The days when embedded systems had to perform simple, dedicated, and manageable tasks are long gone. Features like Bluetooth connectivity, safety, security, extensive configuration options, and the merging of multiple systems into a larger one (as microcontrollers have become more powerful) cause the code base to grow rapidly. If the underlying software architecture isn't designed for this, any further changes or extensions become a gamble.
If you compare the whole thing to the construction of a house, then on top of the foundation and the floors above, a balcony is added, a dormer window is added, ... and in a very short time the architecture takes on similar excesses to our cover photo.
While dependencies can be represented in a diagram, it's no longer possible to determine with any certainty in advance what effect each change will have.
Finally, management enthusiasm is limited when time and costs get out of control.
Requirements for an architecture
Simple software
The acronym of choice is KISS (Keep it simple, stupid): The software must be simple. A complex architecture forces complex code—and this makes the software expensive in every respect (complex coding, cumbersome unit tests, time-consuming debugging). In most cases, the simpler solution is also the better one (the principle of parsimony, also known as "Occam's razor").
Focus
The basic concepts of architecture should be simple, so that limited time can be spent on the more complex topics. In a skyscraper, you don't plan each floor differently, do you?

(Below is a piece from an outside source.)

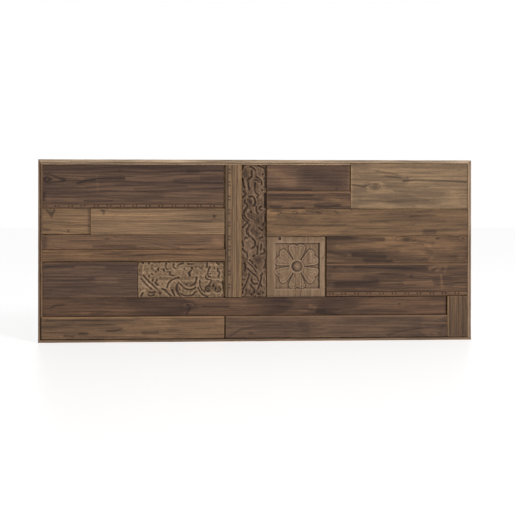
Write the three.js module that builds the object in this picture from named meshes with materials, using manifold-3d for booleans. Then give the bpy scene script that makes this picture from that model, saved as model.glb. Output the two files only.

Maintainability/Extensibility
Who can predict at the start of a project what changes or new features will come? When it comes to a successor product with a wealth of new functionality, it will come back to haunt you if software components are not extensible or interchangeable, or if responsibilities are not clearly defined or components are not distributed.
Testability
In a previous blog post, I already advocated for simulating software. You can also unit test software that is based directly on a bare metal SDK (see Blog post). But an abstraction layer (e.g., for accessing GPIOs) makes life a whole lot easier.
Distributed development
Software is probably only rarely the result of a one-man show. When simple features result in changes to many modules, developers inevitably find themselves stepping on each other's toes and constantly having to resolve merge conflicts. Aside from the fact that this is incredibly annoying, it wastes unnecessary time (and then we're back to the cost aspect again. Now I'm being annoying :).
The conclusion here again: modularity and a clear demarcation of functionality and responsibilities make work easier.
Cliffhanger
Of course, I don't want to and can't cover the topic of software architecture exhaustively in this article. Why should I? After all, there are shelves full of books, or even gigabytes, of literature on the subject. My goal is to give you food for thought, to encourage you to think in advance (this is required in medical software anyway) about what the "house" should look like, where the rooms are located, how to get from one room to another and to the different floors. And that at this point, it doesn't matter what the walls are painted or whether you want gold faucets.
In a subsequent article, I will present concrete measures on how to achieve the required goals.
In the meantime, it is worth taking a look at arch42The authors offer not only material for beginners or those looking for more in-depth study, but also a document template in various formats (Word, LaTeX, asciidoc, Markdown, EnterpriseArchitect, Confluence) and in several languages.